Before moving to CPS in 2010, Beneby was a top executive at Florida Power & Light Co., Consumers Energy Co., PECO Energy, ComEd and Exelon Power, where he served as president. He has been an independent director of Capital Power Corp. since April 2012.
Under Beneby, CPS solidified its ranking among the top solar power utilities in the nation in a campaign called the “New Energy Economy.”
Among the top providers of power is OCI Solar Power, which is expanding generation near the Alamo 6 solar plant in Pecos County. CPS plans to add 95 megawatts of solar power to its current 134 megawatts by the end of this year.
Coal still accounts for 42% of CPS power generation, according to Fitch Ratings, but that ratio is expected to decline in 2018 with deactivation of the company’s oldest coal-fired plant and replacement with natural-gas-fired generators.
According to the American Public Power Association, CPS is the nation’s fourth largest public power utility by megawatts of electricity and the fifth largest in the number of customers. CPS claims the top spot among public utilities that provide both gas and electric service.
CPS has more than 760,000 primarily residential electric customers and about 335,000 primarily residential gas customers.

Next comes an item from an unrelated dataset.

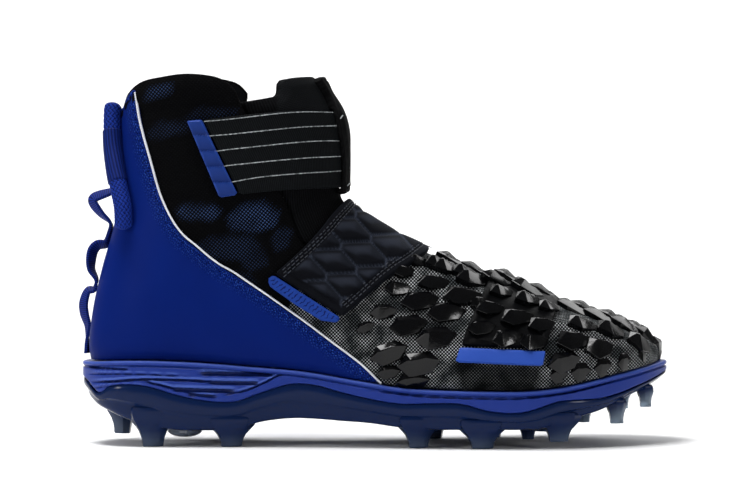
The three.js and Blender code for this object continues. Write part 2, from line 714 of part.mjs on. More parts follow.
// The strap's outline on one side, grown by a margin: it ends at its tab outside and runs to the sole inside.
function midfootOutline(margin, side) {
  const back = shifted(sideLine(midBack, 6), -margin);
  const front = shifted(sideLine(midFront, 6), margin);
  if (side < 0) return [...back, ...front.reverse()];
  const hem = [[footLength * 0.34 - margin, 0], [footLength * 0.50 + margin, 0]];
  return [back[0], ...back.slice(1, 4), ...hem, ...front.reverse().slice(-4)];
}

function midfootStrap() {
  const high = clearance + midfootStrapThickness;
  const strap = overlay(clearance, high, midfootOutline(0, -1), midfootOutline(0, 1));
  const quarter = sidePrism(behindQuarter(pipingWidth / 2 + clearance), -farOut, farOut);
  return strap.subtract(quarter).intersect(aboveSole(clearance));
}

function midfootStrapTab() {
  return lastAt(clearance + midfootStrapThickness + tabExtra / 2).subtract(lastAt(clearance))
    .intersect(sidePrism(sideLine(midTabOutline), -farOut, 0));
}

// Forefoot strap
const foreBack = [[0.700, 0.520], [0.693, 0.454], [0.673, 0.395], [0.653, 0.329], [0.641, 0.276]];
const foreFront = [[0.818, 0.460], [0.811, 0.395], [0.798, 0.342], [0.783, 0.270]];
const foreTabOutline = [[0.639, 0.272], [0.783, 0.262], [0.777, 0.222], [0.631, 0.232]];
const foreTabKeepOut = [[0.633, 0.285], [0.790, 0.275], [0.783, 0.212], [0.625, 0.222]];

function forefootOutline(margin, side) {
  const back = shifted(sideLine(foreBack, 5), -margin);
  const front = shifted(sideLine(foreFront, 5), margin);
  if (side < 0) return [...back, ...front.reverse()];
  const hem = [[footLength * 0.655 - margin, 0], [footLength * 0.79 + margin, 0]];
  return [back[0], ...back.slice(1, 4), ...hem, ...front.reverse().slice(-4)];
}

function forefootStrap() {
  const high = clearance + forefootStrapThickness;
  const band = overlay(clearance, high, forefootOutline(0, -1), forefootOutline(0, 1));
  const shape = sidePrism(forefootOutline(0, -1), -farOut, 0.01).add(sidePrism(forefootOutline(0, 1), 0, farOut));
  const field = lugs(strapLugs, high).intersect(shape);
  return band.add(field).intersect(aboveSole(clearance));
}

function forefootStrapTab() {
  return lastAt(clearance + forefootStrapThickness + tabExtra).subtract(lastAt(clearance))
    .intersect(sidePrism(sideLine(foreTabOutline), -farOut, 0));
}

// Pull rope: row of the last, turn past the back towards the outer side, distance off its seat on the quarter
const ropeStops = [
  [19.52, 0.06, -0.8],
  [19.40, 0.10, 0.0],
  [19.05, 0.20, 0.2],
  [18.70, 0.34, 0.1],
  [18.30, 0.48, 0.0],
  [17.95, 0.58, -0.1],
  [17.48, 0.66, -0.9],
];

function ropePath() {
  const base = clearance + quarterThickness + 2 * clearance + sleeveWall + ropeRadius;
  const stops = ropeStops.map(([row, turn, gap]) => onLast(row, Math.PI + turn, base + gap));
  return new THREE.CatmullRomCurve3(stops);
}

function pullRope() {
  const shape = new THREE.Shape();
  shape.absarc(0, 0, ropeRadius, 0, 2 * Math.PI);
  return solidOf(new THREE.ExtrudeGeometry(shape, { steps: 14, curveSegments: 5, extrudePath: ropePath() }));
}

function pullRopeSleeve() {
  const shape = new THREE.Shape();
  shape.absarc(0, 0, ropeRadius + clearance + sleeveWall, 0, 2 * Math.PI);
  const hole = new THREE.Path();
  hole.absarc(0, 0, ropeRadius + clearance, 0, 2 * Math.PI, true);
  shape.holes.push(hole);
  const path = ropePath();
  const points = Array.from({ length: 9 }, (unused, i) => path.getPoint(0.36 + (0.44 * i) / 8));
  const part = new THREE.CatmullRomCurve3(points);
  return solidOf(new THREE.ExtrudeGeometry(shape, { steps: 7, curveSegments: 5, extrudePath: part }));
}

// Heel ribbon: height as a share of the collar's above the sole rim, distance of its middle off the quarter
const ribbonStops = [
  [0.592, 0.0], [0.585, 3.5], [0.566, 11.0], [0.545, 11.2], [0.508, 6.5], [0.478, 1.2], [0.448, 0.0], [0.405, 0.0],
  [0.398, 4.5], [0.372, 6.2], [0.317, 4.6], [0.279, 0.6], [0.258, 0.0], [0.240, 0.4], [0.236, 3.4], [0.195, 4.2],
  [0.156, 3.0], [0.112, 0.4], [0.060, 0.0], [0.016, 0.0],
];

function heelRibbon() {
  const seat = clearance + quarterThickness + clearance + ribbonThickness / 2;
  const stops = ribbonStops.map(([share, off]) => {
    const z = heelHeight + (collarHeight - heelHeight) * share;
    let row = 15;
    while (row < 19.9 && onLast(row, Math.PI, 0).z < z) row += 0.05;
    return new THREE.Vector2(onLast(row, Math.PI, seat + off).x, z);
  });
  const middle = new THREE.SplineCurve(stops).getPoints(46).map((point) => [point.x, point.y]);
  const region = between(middle, -ribbonThickness / 2, ribbonThickness / 2);
  const ribbon = sidePrism(region, -ribbonWidth * 0.2, ribbonWidth * 0.8);
  return ribbon.subtract(lastAt(quarterThickness + 2 * clearance));
}

const boot = new THREE.Group();

function addPiece(name, solid, color, roughness, metalness = 0) {
  const result = solid.getMesh();
  const geometry = new THREE.BufferGeometry();
  geometry.setAttribute('position', new THREE.Float32BufferAttribute(result.vertProperties, 3));
  geometry.setIndex(Array.from(result.triVerts));
  geometry.computeVertexNormals();
  const mesh = new THREE.Mesh(geometry, new THREE.MeshStandardMaterial({ color, roughness, metalness }));
  mesh.name = name;
  boot.add(mesh);
}

addPiece('outsole', outsole(), 0x2b4578, 0.3);
addPiece('midsole', midsole(), 0x2a35b0, 0.45);
addPiece('insole', insole(), 0x15161a, 0.9);
addPiece('upper', upper(), 0x121216, 0.8);
addPiece('tongue', tongue(), 0x2a2b30, 0.9);
addPiece('heel_quarter', heelQuarter(), 0x0a1f90, 0.4);
addPiece('quarter_piping_outer', quarterPiping(-1), 0xf2f2f4, 0.6);
addPiece('quarter_piping_inner', quarterPiping(1), 0xf2f2f4, 0.6);
addPiece('ankle_strap', ankleStrap(), 0x141418, 0.8);
addPiece('ankle_strap_tab', ankleStrapTab(), 0x1f46c8, 0.4);
addPiece('front_shroud', frontShroud(), 0x101014, 0.85);
addPiece('midfoot_strap', midfootStrap(), 0x141418, 0.8);
addPiece('midfoot_strap_tab', midfootStrapTab(), 0x1f46c8, 0.4);
addPiece('forefoot_strap', forefootStrap(), 0x141418, 0.5);
addPiece('forefoot_strap_tab', forefootStrapTab(), 0x1f46c8, 0.4);
addPiece('pull_rope', pullRope(), 0x1b36a8, 0.85);
addPiece('pull_rope_sleeve', pullRopeSleeve(), 0x0d215b, 0.5);
addPiece('heel_ribbon', heelRibbon(), 0x14246a, 0.7);

// The origin is the middle of the box that the boot fills, on the floor.
const box = new THREE.Box3().setFromObject(boot);
const middle = box.getCenter(new THREE.Vector3());
boot.position.set(-middle.x, -middle.y, -box.min.z);

export default boot;
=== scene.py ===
"""High-top american football cleat, right shoe, dressed over its CAD solids.

The shoe stands on its studs with its toe to +X and its outer side to -Y. Sizes are in millimetres on the last,
measured from the back of the heel and the middle of the sole, and become metres when a mesh is made.
"""
import math

import bmesh
import bpy
import numpy as np
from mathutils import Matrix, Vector


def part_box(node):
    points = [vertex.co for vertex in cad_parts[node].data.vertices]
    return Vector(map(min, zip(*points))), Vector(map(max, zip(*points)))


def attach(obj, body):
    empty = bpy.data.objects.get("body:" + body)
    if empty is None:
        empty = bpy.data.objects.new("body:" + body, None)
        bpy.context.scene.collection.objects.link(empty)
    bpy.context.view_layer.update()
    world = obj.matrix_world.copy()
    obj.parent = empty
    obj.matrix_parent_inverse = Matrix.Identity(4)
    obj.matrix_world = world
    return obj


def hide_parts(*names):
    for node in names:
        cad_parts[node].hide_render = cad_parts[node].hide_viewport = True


bl_info = {
    "name": "Football cleat",
    "version": (1, 0, 0),
    "blender": (4, 5, 0),
    "location": "View3D > Sidebar > Cleat",
    "description": "Dresses a high-top american football cleat and sets its stage",
    "category": "Object",
}

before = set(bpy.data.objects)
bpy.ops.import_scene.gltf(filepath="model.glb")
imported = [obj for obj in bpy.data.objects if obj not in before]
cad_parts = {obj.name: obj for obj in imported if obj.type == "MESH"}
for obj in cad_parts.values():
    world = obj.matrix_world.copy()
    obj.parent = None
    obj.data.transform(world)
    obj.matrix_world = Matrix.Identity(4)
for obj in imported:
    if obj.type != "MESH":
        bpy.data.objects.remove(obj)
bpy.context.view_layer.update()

MM = 0.001
LENGTH = 299.0
BALL = 106.0
HEEL = 43.2
INSTEP = 106.3
COLLAR = 187.5
GAP = 0.3
WALL = 2.0
TUCK = 8.5
low_corner, high_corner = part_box("midsole")[:2]
SHIFT = np.array([low_corner.x / MM, (low_corner.y + high_corner.y) / 2 / MM - 0.40, 0.0])
QUARTER = 1.2
STRAP = 1.6
MID_HEM = (0.34, 0.50)
FORE_HEM = (0.655, 0.79)

# Sole lines: x as a share of the length, then top rim, wave under the foam and underside of the plate as
# shares of the heel height
SOLE_LINES = [
    [0, 0.97, 0.8, 0.62],
    [0.012, 0.975, 0.745, 0.56],
    [0.031, 0.985, 0.625, 0.465],
    [0.052, 0.994, 0.705, 0.4],
    [0.085, 1, 0.728, 0.31],
    [0.122, 1.001, 0.7, 0.232],
    [0.165, 0.993, 0.612, 0.192],
    [0.206, 0.979, 0.552, 0.19],
    [0.245, 0.96, 0.528, 0.195],
    [0.27, 0.945, 0.545, 0.21],
    [0.306, 0.925, 0.634, 0.288],
    [0.356, 0.898, 0.738, 0.332],
    [0.398, 0.862, 0.728, 0.328],
    [0.44, 0.812, 0.65, 0.307],
    [0.49, 0.755, 0.572, 0.283],
    [0.54, 0.702, 0.522, 0.238],
    [0.59, 0.68, 0.528, 0.216],
    [0.64, 0.67, 0.525, 0.217],
    [0.69, 0.665, 0.44, 0.219],
    [0.739, 0.664, 0.423, 0.218],
    [0.772, 0.676, 0.48, 0.224],
    [0.805, 0.7, 0.552, 0.29],
    [0.84, 0.74, 0.566, 0.358],
    [0.875, 0.79, 0.575, 0.425],
    [0.908, 0.838, 0.622, 0.52],
    [0.935, 0.874, 0.682, 0.6],
    [0.962, 0.912, 0.745, 0.672],
    [0.985, 0.942, 0.806, 0.74],
    [1, 0.96, 0.85, 0.79],
]
# Outline of the sole: x as a share of the length, outer and inner edge as shares of the ball width
OUTLINE = [
    [0, 0, 0],
    [0.003, 0.08, 0.075],
    [0.012, 0.15, 0.142],
    [0.028, 0.22, 0.208],
    [0.052, 0.282, 0.268],
    [0.085, 0.322, 0.306],
    [0.13, 0.345, 0.326],
    [0.2, 0.354, 0.33],
    [0.3, 0.358, 0.316],
    [0.4, 0.375, 0.298],
    [0.5, 0.415, 0.304],
    [0.6, 0.464, 0.35],
    [0.68, 0.488, 0.42],
    [0.75, 0.484, 0.474],
    [0.81, 0.45, 0.497],
    [0.86, 0.39, 0.494],
    [0.9, 0.315, 0.467],
    [0.94, 0.205, 0.41],
    [0.97, 0.09, 0.345],
    [0.988, -0.01, 0.275],
    [0.997, -0.08, 0.205],
    [1, -0.14, 0.14],
]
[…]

The public utility is not subject to retail competition introduced in Texas in 2000. Municipal utilities in the state have the option to offer retail competition in their services areas but CPS Energy has not taken that route.
Despite signs of weakness in the Texas economy due to depressed oil prices and pressure from the federal budget sequester, San Antonio’s economy – built on tourism, manufacturing and military installations -- has proven resilient so far, analysts said.
“Despite the vulnerability to federal budgetary priorities given the large number of military installations in and around San Antonio, new health care and energy jobs are further diversifying the economic base,” said S&P analyst Theodore Chapman. “Some of the growth has ebbed with the Eagle Ford Shale oil and gas exploration and production because of the downturn in commodity prices since 2014.”